I never played football myself, but I come from the midwest and my father was a high school football coach, so maybe I’m not neutral.  Nevertheless, I know an attack on masculinity when I see it, so I appreciate Chait’s empathy.

7 Responses

  1. […] Source: Throne and Altar […]

  2. Bring back high school boxing teams. I think a few Catholic schools still have them. Anyway, when just about everything else has been destroyed it’s farcical and degenerate to suddenly decide to draw the line at football. Especially given how foul and nasty college and pro football is for the most part.

    But I actually like the idea of going on the offensive (for the first time in how many decades?) and starting a campaign to bring back high school boxing teams.

  3. I played Rugby (the nearest British equivalent) at both school (compulsory) and college (voluntary) I like to think that being kicked or trampled – the boots, as I remember them, were like cleated violin-cases – was, somehow, character-building.

    There really was a sense of danger and this is curious.

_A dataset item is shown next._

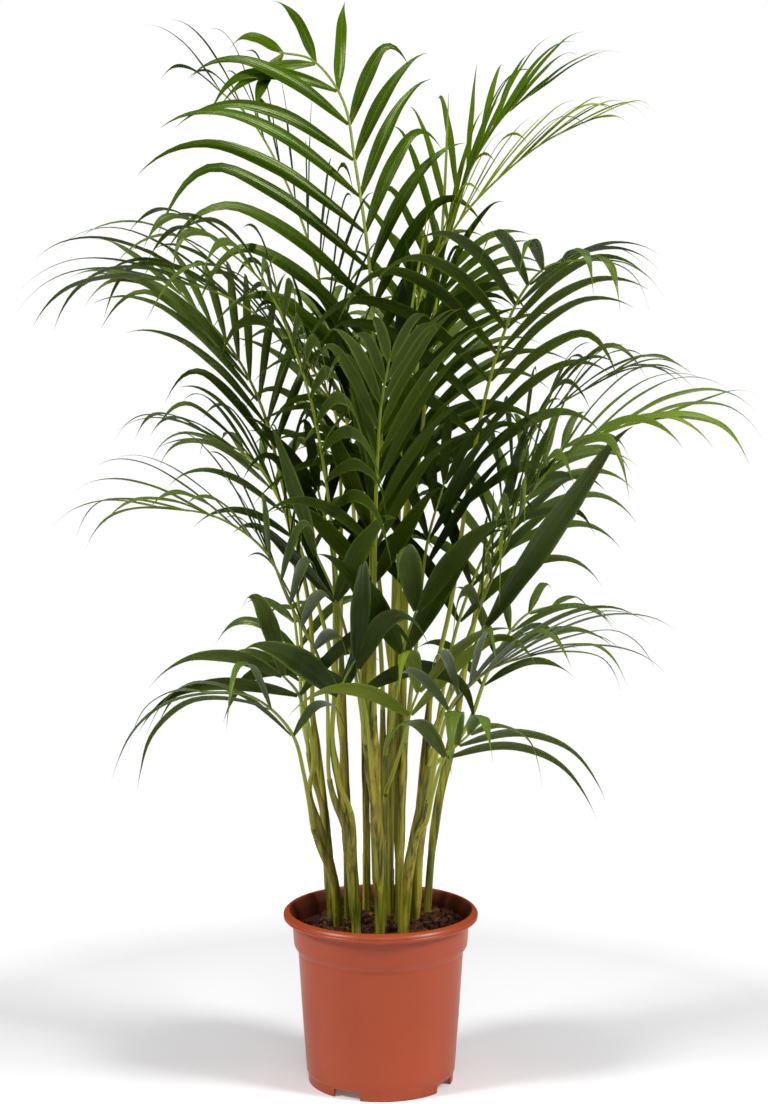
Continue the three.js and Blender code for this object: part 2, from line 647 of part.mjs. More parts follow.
// The first slight swing of the stalk that keeps it clear of what already stands.
function settleStalk(frond, index) {
  const random = stream(index + 11);
  for (let k = 0; k < DRAWS * 5; k++) {
    const size = k * 0.9;
    const turn = k * GOLDEN + random();
    const shift = vec(Math.cos(turn) * size, Math.sin(turn) * size, (random() - 0.5) * size);
    const frames = framesOf(frond, shift);
    if (isClear(stalkBody(frond, frames, MARGIN))) {
      place(stalkBody(frond, frames, 0), frond);
      return frames;
    }
  }
  throw new Error("frond " + (index + 1) + " crosses a neighbour");
}

// Whether a leaflet passes through itself or through the rest of its own frond.
function isTangled(leaflet, rest) {
  const boxes = leaflet.map((corners) => boxed(corners));
  const others = [...rest.map((corners) => boxed(corners)), ...boxes];
  return boxes.some((one) =>
    others.some((two) => {
      const apart = !one.corners.some((corner) => two.corners.includes(corner));
      return apart && two.box.intersectsBox(one.box) && cross(one.corners, two.corners);
    })
  );
}

// The first slight change of a leaflet that keeps it clear, or none where there is no room.
function settleLeaflet(frond, { frame, hand, ring }, random, rest) {
  for (let k = 0; k < DRAWS; k++) {
    const loose = 0.35 + k * 0.16;
    const draw = {
      open: (random() - 0.5) * 14 * loose,
      lift: (random() - 0.5) * 22 * loose,
      droop: 1 + (random() - 0.5) * 0.8 * loose,
      length: (1 - 0.1 * random()) * (k < 14 ? 1 : 1 - (k - 13) * 0.04),
    };
    const leaf = leafletLine(frond, frame, hand, draw);
    const settled = leafletTriangles(ring, leafletRings(leaf, frame.along), hand);
    const fatter = leafletRings(leaf, frame.along, MARGIN);
    const base = leafletRing(leaf.root, frame.along, leaf.normal, ROOT, MARGIN);
    const root = skin([base, fatter.rings[0]]);
    const clear = isClear([...settled, ...root], frond) && isClear(leafletBody(fatter));
    if (clear && !isTangled(settled, rest)) {
      place(settled, frond);
      return settled;
    }
  }
  return [ring];
}

function leafletBody(shape) {
  return skin([...shape.rings, shape.rings.at(-1).map(() => shape.tip)]);
}

// The stalk's skin, with each leaflet grown out of a triangle of its two upper sides.
function frondTriangles(frond, frames, index) {
  const random = stream(index * 7 + 3);
  const rings = frames.map((frame) => stalkRing(frame));
  const roots = [];
  const out = [];
  fan(out, rings[0], true);
  for (let i = 0; i + 1 < frames.length; i++) {
    const [left, ridge, right] = rings[i];
    const [farLeft, farRidge, farRight] = rings[i + 1];
    roots.push({ frame: frames[i], hand: 1, ring: [left, ridge, farLeft] });
    roots.push({ frame: frames[i], hand: -1, ring: [ridge, right, farRight] });
    out.push([ridge, farRidge, farLeft], [ridge, farRight, farRidge]);
    out.push([right, left, farLeft], [right, farLeft, farRight]);
  }
  closeTip(out, rings[rings.length - 1], frond, frames);
  roots.forEach((root) => {
    const bare = root.frame.pair === undefined;
    out.push(...(bare ? [root.ring] : settleLeaflet(frond, root, random, out)));
  });
  return out;
}

// Feathered stalks end flat between their last leaflets; spears run out to a point.
function closeTip(out, last, frond, frames) {
  if (frond.pairs) {
    fan(out, last, false);
    return;
  }
  const tip = spearTip(frames);
  for (let k = 0; k < 3; k++) out.push([last[k], last[(k + 1) % 3], tip]);
}

// --- the whole plant ------------------------------------------------------------------------------------

const group = new THREE.Group();

function add(name, geometry, colour, roughness) {
  geometry.computeVertexNormals();
  const material = new THREE.MeshStandardMaterial({ color: colour, roughness, metalness: 0 });
  const mesh = new THREE.Mesh(geometry, material);
  mesh.name = name;
  group.add(mesh);
}

const numbered = (word, i) => word + "_" + String(i + 1).padStart(2, "0");

add("pot", potGeometry(), 0xa34a2a, 0.45);
add("soil", soilGeometry(), 0x2b190f, 0.95);
CANES.forEach((cane, i) => {
  const triangles = caneTriangles(cane);
  place(triangles);
  add(numbered("cane", i), geometryOf(triangles), 0x9a8330, 0.5);
});
const stalks = FRONDS.map(settleStalk);
FRONDS.forEach((frond, i) => {
  const triangles = frondTriangles(frond, stalks[i], i);
  add(numbered("frond", i), geometryOf(triangles), frond.colour ?? LEAF_GREEN, 0.5);
});

export default group;
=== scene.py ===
"""The looks of a potted areca palm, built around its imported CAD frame: smooth feathered fronds, ringed
canes, crumbly soil and a thin moulded pot. The CAD solids give every leaflet, stalk and cane its place."""

import json
import math

import bmesh
import bpy
import numpy as np
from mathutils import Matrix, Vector, noise


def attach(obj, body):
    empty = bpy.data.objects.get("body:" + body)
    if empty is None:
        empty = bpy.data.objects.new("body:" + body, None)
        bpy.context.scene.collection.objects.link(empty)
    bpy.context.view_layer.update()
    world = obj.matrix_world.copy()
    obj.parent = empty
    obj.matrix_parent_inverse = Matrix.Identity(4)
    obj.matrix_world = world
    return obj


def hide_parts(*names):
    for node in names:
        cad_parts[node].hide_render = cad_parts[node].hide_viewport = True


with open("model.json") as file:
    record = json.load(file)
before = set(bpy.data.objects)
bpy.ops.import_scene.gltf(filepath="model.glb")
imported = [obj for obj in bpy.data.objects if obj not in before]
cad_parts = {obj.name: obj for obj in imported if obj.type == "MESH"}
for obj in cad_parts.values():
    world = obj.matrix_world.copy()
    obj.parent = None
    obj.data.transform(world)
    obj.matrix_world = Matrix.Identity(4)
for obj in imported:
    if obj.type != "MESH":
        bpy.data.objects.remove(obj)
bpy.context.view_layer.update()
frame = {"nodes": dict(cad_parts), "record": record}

MM = 0.001
SEED = 20
FULL_TURN = 2 * math.pi

# --- camera and light ---

CAMERA_AT = (0.0032, -2.5, 0.867)
CAMERA_PITCH = 7.83
LENS, SENSOR = 85.83, 36
# Each lamp's name, place, target, size and power.
LAMPS = (
    ("left", (-1.8, -0.95, 1.9), (0, 0, 0.4), 0.7, 50),
    ("right", (1.8, -0.95, 1.8), (0, 0, 0.4), 0.7, 54),
    ("front", (0.2, -2.4, 2.3), (0, 0, 0.5), 1.2, 14),
    ("top", (0.1, 0.5, 2.9), (0, 0, 0.6), 1.2, 14),
)
AMBIENT = 0.09
FLOOR_RADIUS, FLOOR_SIDES = 1.0, 160
FLOOR_COLOUR = (0.88, 0.88, 0.89, 1)
# The floor's glow grows between these distances from the axis, and from just behind it to just in front.
FADE_FROM, FADE_TO, FADE_GLOW = 0.5, 0.92, 0.62
FRONT_FROM, FRONT_TO, FRONT_GLOW = 0.05, -0.06, 0.13


def make_camera():
    data = bpy.data.cameras.new("camera")
    data.sensor_fit = "VERTICAL"
    data.sensor_height = SENSOR
    data.lens = LENS
    camera = bpy.data.objects.new("camera", data)
    camera.location = CAMERA_AT
    camera.rotation_euler = (math.radians(90 - CAMERA_PITCH), 0, 0)
    bpy.context.collection.objects.link(camera)
    bpy.context.scene.camera = camera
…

I have ridden all my life and still do at 69 and I know that eventing is much more dangerous than rugby; the chances of surviving a rotational fall, with the horse somersaulting, are not good and four or five riders are killed every year. Yet, no one feels the kind of fear, taking a 1.5m jump on a horse weighing 650 kg going at 35 km an hour, that one does being pursued down the pitch, I suppose because of the illusion (for illusion it is) of being in control.

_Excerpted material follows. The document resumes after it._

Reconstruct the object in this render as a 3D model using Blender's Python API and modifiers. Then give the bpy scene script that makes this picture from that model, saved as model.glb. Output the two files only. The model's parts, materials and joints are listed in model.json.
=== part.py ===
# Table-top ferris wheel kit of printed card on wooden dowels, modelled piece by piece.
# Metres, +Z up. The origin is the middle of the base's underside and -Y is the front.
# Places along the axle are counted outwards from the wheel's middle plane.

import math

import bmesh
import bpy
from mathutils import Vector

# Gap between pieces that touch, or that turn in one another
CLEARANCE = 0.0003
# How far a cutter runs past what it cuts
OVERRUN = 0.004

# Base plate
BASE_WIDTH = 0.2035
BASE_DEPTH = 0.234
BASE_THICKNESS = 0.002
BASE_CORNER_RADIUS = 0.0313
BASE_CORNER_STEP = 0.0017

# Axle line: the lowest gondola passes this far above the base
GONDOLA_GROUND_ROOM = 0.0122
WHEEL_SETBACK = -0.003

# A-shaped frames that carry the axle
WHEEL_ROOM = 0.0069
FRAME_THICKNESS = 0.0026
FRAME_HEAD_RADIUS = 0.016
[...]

  4. I believe this a reaction to the professionalization of the sport.
    Despite the current popularity of the professional league, the college level and the amount of kids who play it; most of that is invested in the remnants of family/community traditions, the game being television friendly, and the ever growing acceptance of the gambling that comes with football. When most male interest involves fantasy football leagues (the greatest source of that gambling spirit, ) you no longer possess the same passionate relation to the game as men (as amateurs) did decades ago. This is the ‘boxing problem’ played out in another venue. Football will not decline because of some break with masculinity; but the disinterest and alienation of the professional from amateur levels. All this other stuff is jus’ excuses and nonsense.

    Now personally, I am not much of a football fan, and I find its “war”-analogies tedious. To me, the game does not match the leisurely perfection of baseball. That aside, I sympathize with those who believe they are losing something. I just can’t imagine what, when American football has been so detached from the average male for a long time. When scandals involving high school and private school coaches getting ‘ringers’ to improve their teams (and let’s not even get into the mess they made of collegiate football) became a thing decades ago, the lovers of the sport already lost the battle.

  5. “War minus the shooting is actually pretty great.”

    Let me unpack that. With a helping of Jünger’s Storm of Steel. War can be an experience transcending the ego. Either you are paralyzed by fear, or if you can overcome that, you can only do so by forgetting about yourself, not seeing things from the perspective of your own self-preservation, but rather seeing yourself as a mean to an end. It is too bad that the price of it is young lives lost and healthy people maimed, disabled and disfigued. I.e. the shooting.

  6. As a European, I often feel collectively less masculine than Americans. NFL vs. association football plays a significant role in it. I don’t know what to do with it. The problem is, whenever we get on an testosterone trip, the results are pretty crazy, see the two world wars. The issue is, we tend to see masculinity as a collective thing, and this means that. The kind of frontier-pioneer type individual masculinity is missing.

  7. If the left is against it, God is for it.